Donald Trump supporters and anti-Trump demonstrators clashed in Centennial Mall on Wednesday afternoon during a sit-in organized by students in a show of solidarity with minorities.
The nearly 20 students who participated in the solidarity sit-in crouched in near silence as they held signs with slogans saying “America Deserves Better” and “You Cannot Unify with Hate.”
Bowling Green senior Briana Phillips said she organized the sit-in because she felt the tension on campus between those who oppose and those who support Trump had begun to fade. Phillips, a member of SOKY Riot Grrrls, said the sit-in showed minorities they still have support despite the actions of Trump enthusiasts.
“It’s important to remain vocal regardless of the heckling,” Phillips said.
Towards the middle of the sit-in, conflict arose between participants and members of WKU’s College Republicans.
Nate Washington, junior from Clarksville, Tennessee, said he had been tabling an event with other members of the College Republicans when they noticed the protest. He said he and several other members of the group went over to ask the sit-in participants some questions. The participants seemed unwilling to have a conversation with him, Washington, who serves as the College Republicans’ president, said.
“They do this for attention,” Washington said. “Why come sit out here if you don’t want people to engage with you?”
Christopher Lagattuta, junior from Brentwood, Tennessee and one of the College Republicans, said the members of the sit-in seemed interested in “feelings not fact.” He said people need to accept Trump’s success just as the Republicans accepted President Barack Obama’s victories in 2008 and 2012.
“They don’t know how to lose,” Lagattuta said.
The debate between Trump supporters and those against him caught the attention of students passing by the sit-in. Freshman Anne Holden, Frankfort, said she had gone to P.O.D. to buy dinner when she heard yelling in Centennial Mall. When she found out why the students had gathered to sit in Centennial Mall, she said she decided to participate as well.
“It’s a good way to [protest] without imposing your views on other people,” Holden said.
The noise also attracted Gatton Academy senior Kat Brown of Louisville. Brown had also gone to eat dinner when she noticed the sit-in. She said she joined to take a stand against Trump’s values.
“It is very important to make sure the protest is against the values expressed by Donald Trump and not against those who voted for him,” Brown said.

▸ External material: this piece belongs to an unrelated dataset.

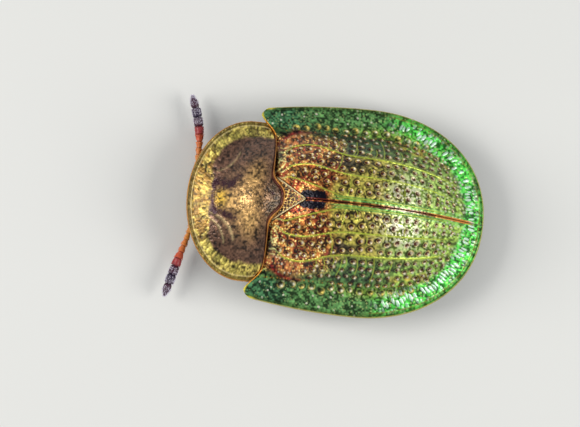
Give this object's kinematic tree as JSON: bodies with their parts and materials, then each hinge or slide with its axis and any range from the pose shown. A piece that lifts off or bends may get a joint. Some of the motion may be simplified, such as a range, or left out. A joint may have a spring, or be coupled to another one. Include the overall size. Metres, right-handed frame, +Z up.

Washington said many people view those who support right-wing ideas as bigots. He said certain WKU classes have taught students to view conservative supporters as racists and misogynists.
“This is what they learn right up there in Grise Hall,” Washington said as he pointed up the hill.
Most of the College Republicans who argued with the protesters were white males while a majority of those involved in the sit-in were females or minorities. One participant in the protest, WKU alum Nathan Metcalf of Louisville, held up a poster that read “Ashamed of My Demograpic [sic].” Metcalf, a white male, said he chose to write those words because of the privilege white males have benefited from for so long.
“Color of skin is a privilege even though it shouldn’t be,” Metcalf said.
Metcalf said he heard about the protest that day and he chose to make the 40 minute drive from his current home in Auburn because he felt the need to speak up and talk to people who “don’t understand our point.”
Matthew Howerton, freshman from Madisonville, observed the protest as he stood to the side with a group of friends. He said while he respected the right to protest he did not understand the point. He said Trump had already been named president-elect and nobody could change the election results
“At this point, what is it going to accomplish?” Howerton said.
Phillips said the sit-in was just one way to show solidarity with minorities. She said Trump’s words have emboldened white supremacists and the president-elect has done almost nothing to discourage them. She said it has left many, including herself, feeling uncertain about the future.